* **What to produce**
Which lines run from the first one up to and including the one with "return tree, given"? Print exactly those.

* **Material**
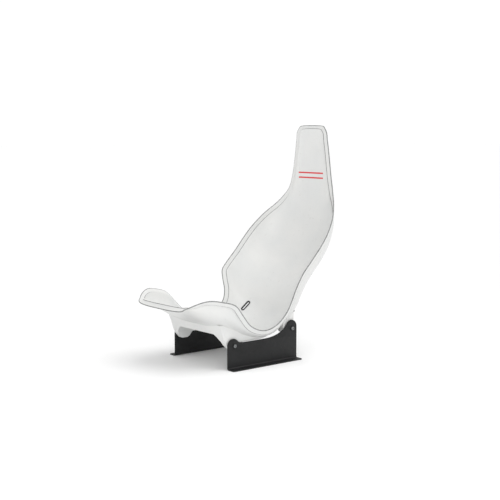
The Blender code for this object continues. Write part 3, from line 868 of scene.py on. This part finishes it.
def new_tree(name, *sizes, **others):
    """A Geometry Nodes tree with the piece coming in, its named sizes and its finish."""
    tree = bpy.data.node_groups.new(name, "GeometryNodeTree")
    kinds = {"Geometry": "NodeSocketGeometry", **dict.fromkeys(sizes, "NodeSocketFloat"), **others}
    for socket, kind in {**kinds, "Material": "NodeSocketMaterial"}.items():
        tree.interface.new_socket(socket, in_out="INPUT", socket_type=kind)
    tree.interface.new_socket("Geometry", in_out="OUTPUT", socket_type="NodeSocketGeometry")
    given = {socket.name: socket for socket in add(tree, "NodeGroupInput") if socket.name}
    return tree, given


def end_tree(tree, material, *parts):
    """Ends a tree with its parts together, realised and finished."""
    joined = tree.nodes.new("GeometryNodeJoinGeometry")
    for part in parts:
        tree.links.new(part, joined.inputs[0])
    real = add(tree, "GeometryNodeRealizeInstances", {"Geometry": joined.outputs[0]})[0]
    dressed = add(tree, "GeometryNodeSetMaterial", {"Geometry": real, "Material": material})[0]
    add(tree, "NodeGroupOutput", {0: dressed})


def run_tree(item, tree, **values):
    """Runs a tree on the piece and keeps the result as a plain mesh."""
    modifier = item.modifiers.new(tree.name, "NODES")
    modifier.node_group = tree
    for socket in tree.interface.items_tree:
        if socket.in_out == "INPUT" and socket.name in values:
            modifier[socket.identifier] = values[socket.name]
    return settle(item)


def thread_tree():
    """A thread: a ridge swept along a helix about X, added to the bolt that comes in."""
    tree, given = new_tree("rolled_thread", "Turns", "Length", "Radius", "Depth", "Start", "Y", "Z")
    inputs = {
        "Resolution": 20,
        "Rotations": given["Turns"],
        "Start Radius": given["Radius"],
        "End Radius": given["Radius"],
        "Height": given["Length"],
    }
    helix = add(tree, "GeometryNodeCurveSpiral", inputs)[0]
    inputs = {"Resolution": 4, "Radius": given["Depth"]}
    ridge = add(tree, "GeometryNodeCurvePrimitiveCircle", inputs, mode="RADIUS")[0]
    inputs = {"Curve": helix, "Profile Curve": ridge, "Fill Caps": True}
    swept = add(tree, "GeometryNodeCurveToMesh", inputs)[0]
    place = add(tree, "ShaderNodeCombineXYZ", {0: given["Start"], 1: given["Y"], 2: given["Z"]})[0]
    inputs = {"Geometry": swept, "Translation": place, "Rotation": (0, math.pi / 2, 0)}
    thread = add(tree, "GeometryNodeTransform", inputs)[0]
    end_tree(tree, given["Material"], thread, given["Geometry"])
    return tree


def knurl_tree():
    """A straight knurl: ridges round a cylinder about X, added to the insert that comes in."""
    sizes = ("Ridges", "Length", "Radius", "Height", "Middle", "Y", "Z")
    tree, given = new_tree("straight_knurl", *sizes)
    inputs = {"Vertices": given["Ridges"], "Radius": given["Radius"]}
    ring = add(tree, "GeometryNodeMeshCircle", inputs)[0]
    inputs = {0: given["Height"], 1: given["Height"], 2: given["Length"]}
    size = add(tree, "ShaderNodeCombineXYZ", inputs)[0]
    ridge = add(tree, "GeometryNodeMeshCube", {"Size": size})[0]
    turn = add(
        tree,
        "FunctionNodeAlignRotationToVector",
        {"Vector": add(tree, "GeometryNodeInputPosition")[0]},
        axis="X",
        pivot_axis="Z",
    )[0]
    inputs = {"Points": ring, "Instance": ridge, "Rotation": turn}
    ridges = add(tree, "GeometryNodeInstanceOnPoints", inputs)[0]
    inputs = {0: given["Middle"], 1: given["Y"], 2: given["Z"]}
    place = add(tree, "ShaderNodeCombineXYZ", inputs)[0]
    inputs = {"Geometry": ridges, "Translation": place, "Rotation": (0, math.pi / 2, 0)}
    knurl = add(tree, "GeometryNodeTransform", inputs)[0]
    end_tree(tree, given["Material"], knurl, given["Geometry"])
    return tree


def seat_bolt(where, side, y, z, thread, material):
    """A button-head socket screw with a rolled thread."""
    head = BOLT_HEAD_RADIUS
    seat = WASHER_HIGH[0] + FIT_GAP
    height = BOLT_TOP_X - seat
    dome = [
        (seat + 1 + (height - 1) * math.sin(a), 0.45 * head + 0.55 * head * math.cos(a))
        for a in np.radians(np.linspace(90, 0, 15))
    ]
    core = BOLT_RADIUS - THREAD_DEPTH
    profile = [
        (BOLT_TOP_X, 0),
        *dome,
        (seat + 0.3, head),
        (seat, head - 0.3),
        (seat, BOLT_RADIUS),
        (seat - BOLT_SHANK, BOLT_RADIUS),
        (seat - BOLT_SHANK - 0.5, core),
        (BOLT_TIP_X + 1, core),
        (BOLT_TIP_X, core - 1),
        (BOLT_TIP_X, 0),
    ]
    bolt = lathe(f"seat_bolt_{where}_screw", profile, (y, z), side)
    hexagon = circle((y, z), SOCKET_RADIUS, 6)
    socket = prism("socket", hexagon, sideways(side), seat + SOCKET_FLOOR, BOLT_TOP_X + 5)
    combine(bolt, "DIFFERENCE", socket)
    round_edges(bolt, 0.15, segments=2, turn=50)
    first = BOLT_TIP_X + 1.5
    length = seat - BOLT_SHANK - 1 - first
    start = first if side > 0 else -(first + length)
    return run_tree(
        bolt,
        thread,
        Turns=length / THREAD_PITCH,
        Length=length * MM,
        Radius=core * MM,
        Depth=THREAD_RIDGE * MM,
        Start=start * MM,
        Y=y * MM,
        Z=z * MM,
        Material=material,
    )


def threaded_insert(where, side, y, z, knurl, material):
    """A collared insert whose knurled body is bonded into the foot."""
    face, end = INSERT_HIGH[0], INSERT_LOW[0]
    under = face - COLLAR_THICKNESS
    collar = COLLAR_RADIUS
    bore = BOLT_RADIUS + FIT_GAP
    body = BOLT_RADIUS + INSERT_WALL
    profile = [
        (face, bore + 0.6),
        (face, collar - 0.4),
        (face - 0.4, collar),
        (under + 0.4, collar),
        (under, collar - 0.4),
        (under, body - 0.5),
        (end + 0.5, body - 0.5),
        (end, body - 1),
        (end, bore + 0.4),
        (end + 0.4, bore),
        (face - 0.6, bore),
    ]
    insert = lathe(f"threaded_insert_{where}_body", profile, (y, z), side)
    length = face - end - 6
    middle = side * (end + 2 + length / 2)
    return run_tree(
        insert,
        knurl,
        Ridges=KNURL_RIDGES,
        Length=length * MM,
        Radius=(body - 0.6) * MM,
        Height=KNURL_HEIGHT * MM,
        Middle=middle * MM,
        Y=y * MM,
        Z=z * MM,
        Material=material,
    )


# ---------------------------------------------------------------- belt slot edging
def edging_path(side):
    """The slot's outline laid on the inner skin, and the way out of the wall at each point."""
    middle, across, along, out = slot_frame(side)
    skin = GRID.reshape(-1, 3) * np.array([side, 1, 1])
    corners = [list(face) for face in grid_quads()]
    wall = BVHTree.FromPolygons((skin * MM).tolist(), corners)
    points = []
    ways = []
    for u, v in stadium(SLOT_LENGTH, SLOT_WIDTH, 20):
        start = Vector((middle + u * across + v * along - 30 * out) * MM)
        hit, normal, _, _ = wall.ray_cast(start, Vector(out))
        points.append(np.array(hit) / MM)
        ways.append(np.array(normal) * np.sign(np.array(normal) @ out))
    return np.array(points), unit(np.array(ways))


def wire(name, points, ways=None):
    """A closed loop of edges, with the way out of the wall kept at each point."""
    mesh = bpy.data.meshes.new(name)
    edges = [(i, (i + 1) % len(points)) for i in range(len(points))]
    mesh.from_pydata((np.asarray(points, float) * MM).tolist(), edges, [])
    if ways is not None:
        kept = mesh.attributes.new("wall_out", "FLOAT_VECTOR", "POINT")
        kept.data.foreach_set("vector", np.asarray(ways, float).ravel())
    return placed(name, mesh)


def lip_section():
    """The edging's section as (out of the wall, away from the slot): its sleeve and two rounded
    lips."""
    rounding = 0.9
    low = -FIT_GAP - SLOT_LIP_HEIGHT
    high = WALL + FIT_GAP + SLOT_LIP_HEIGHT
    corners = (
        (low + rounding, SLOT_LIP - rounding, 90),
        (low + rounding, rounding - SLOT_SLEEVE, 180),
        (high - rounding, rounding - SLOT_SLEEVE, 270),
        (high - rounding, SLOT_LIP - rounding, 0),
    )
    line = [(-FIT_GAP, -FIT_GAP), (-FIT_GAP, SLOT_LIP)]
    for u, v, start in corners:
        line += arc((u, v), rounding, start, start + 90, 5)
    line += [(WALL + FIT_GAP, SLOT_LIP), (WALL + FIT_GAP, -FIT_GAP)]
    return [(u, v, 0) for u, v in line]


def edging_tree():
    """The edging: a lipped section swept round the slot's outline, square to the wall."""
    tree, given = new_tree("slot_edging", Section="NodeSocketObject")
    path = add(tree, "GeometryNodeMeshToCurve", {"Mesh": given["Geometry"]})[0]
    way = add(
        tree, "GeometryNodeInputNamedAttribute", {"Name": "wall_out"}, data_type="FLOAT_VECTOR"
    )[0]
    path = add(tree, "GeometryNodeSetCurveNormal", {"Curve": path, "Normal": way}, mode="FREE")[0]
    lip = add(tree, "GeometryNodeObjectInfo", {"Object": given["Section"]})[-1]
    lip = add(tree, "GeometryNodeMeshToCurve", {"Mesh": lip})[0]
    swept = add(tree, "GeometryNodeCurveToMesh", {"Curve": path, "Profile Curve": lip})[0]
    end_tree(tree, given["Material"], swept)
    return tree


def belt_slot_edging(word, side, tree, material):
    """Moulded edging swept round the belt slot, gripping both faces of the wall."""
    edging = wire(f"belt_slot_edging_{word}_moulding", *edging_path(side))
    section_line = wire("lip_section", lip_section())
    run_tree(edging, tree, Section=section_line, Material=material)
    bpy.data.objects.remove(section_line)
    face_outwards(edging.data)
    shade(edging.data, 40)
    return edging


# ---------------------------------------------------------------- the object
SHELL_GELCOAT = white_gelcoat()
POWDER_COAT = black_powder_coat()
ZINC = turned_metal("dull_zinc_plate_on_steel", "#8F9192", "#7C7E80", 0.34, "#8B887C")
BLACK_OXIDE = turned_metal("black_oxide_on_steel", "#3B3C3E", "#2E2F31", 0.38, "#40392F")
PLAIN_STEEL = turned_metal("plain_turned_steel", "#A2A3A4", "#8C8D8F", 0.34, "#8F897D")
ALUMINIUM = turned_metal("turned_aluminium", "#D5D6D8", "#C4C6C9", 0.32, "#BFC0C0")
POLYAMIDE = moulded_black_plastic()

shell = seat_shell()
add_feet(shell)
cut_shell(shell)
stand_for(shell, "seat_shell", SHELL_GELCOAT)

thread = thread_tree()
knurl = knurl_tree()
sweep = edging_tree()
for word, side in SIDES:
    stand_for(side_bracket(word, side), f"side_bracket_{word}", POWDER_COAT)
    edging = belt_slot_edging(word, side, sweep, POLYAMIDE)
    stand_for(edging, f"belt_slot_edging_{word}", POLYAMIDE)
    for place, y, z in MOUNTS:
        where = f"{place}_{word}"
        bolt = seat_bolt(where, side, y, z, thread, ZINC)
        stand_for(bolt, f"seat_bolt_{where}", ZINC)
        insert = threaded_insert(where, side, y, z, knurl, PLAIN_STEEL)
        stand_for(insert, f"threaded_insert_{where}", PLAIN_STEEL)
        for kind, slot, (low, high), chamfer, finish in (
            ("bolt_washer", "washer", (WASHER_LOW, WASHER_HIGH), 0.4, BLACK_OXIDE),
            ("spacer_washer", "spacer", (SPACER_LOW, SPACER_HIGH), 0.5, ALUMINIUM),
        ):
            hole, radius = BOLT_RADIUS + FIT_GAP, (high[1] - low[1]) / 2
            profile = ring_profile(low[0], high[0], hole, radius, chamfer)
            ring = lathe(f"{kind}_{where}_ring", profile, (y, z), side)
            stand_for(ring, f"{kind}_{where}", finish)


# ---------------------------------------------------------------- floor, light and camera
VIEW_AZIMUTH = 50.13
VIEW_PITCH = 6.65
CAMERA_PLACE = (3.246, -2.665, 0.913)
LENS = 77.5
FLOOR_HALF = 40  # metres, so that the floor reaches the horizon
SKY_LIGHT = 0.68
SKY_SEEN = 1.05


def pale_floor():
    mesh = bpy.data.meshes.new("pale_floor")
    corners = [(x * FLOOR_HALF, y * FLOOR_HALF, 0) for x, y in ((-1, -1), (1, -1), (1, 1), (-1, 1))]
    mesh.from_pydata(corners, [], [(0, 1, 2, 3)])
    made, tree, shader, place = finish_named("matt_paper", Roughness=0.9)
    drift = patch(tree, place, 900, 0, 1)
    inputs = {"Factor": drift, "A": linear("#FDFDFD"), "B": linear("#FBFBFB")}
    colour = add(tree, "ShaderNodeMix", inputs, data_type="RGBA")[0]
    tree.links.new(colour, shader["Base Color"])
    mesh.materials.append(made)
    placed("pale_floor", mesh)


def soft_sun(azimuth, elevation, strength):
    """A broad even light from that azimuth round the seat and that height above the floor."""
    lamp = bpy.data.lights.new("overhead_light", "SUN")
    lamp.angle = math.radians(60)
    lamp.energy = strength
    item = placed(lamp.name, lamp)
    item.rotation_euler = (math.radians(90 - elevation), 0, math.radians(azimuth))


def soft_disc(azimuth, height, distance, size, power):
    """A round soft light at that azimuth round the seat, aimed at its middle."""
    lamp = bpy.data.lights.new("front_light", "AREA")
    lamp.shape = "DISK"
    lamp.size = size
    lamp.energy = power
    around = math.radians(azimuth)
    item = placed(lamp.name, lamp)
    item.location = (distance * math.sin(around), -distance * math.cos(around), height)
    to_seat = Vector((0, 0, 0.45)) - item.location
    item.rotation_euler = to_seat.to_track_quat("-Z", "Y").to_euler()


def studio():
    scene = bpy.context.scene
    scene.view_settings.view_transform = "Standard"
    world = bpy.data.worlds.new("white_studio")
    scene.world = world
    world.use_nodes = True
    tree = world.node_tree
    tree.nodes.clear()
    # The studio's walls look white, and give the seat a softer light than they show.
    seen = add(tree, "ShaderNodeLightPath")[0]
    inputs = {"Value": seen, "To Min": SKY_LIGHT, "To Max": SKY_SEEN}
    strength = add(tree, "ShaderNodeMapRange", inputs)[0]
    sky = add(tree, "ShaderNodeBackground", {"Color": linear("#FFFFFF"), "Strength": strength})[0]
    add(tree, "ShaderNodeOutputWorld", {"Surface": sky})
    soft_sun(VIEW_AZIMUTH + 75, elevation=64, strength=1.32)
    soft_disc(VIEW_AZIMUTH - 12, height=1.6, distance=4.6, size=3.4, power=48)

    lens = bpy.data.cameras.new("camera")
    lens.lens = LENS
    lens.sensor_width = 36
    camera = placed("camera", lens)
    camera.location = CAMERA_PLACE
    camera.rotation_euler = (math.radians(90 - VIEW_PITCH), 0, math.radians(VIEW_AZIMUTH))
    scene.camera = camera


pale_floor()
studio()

* **The answer**
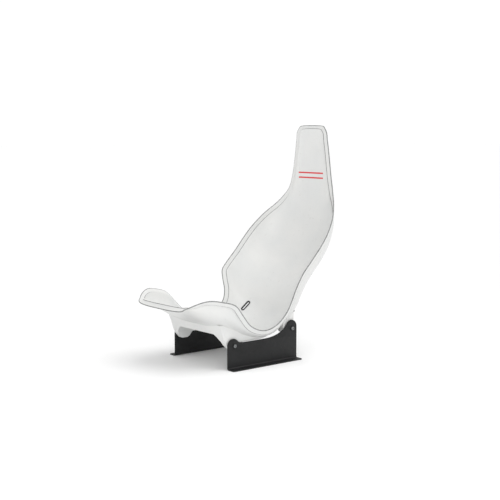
The Blender code for this object continues. Write part 3, from line 868 of scene.py on. This part finishes it.
def new_tree(name, *sizes, **others):
    """A Geometry Nodes tree with the piece coming in, its named sizes and its finish."""
    tree = bpy.data.node_groups.new(name, "GeometryNodeTree")
    kinds = {"Geometry": "NodeSocketGeometry", **dict.fromkeys(sizes, "NodeSocketFloat"), **others}
    for socket, kind in {**kinds, "Material": "NodeSocketMaterial"}.items():
        tree.interface.new_socket(socket, in_out="INPUT", socket_type=kind)
    tree.interface.new_socket("Geometry", in_out="OUTPUT", socket_type="NodeSocketGeometry")
    given = {socket.name: socket for socket in add(tree, "NodeGroupInput") if socket.name}
    return tree, given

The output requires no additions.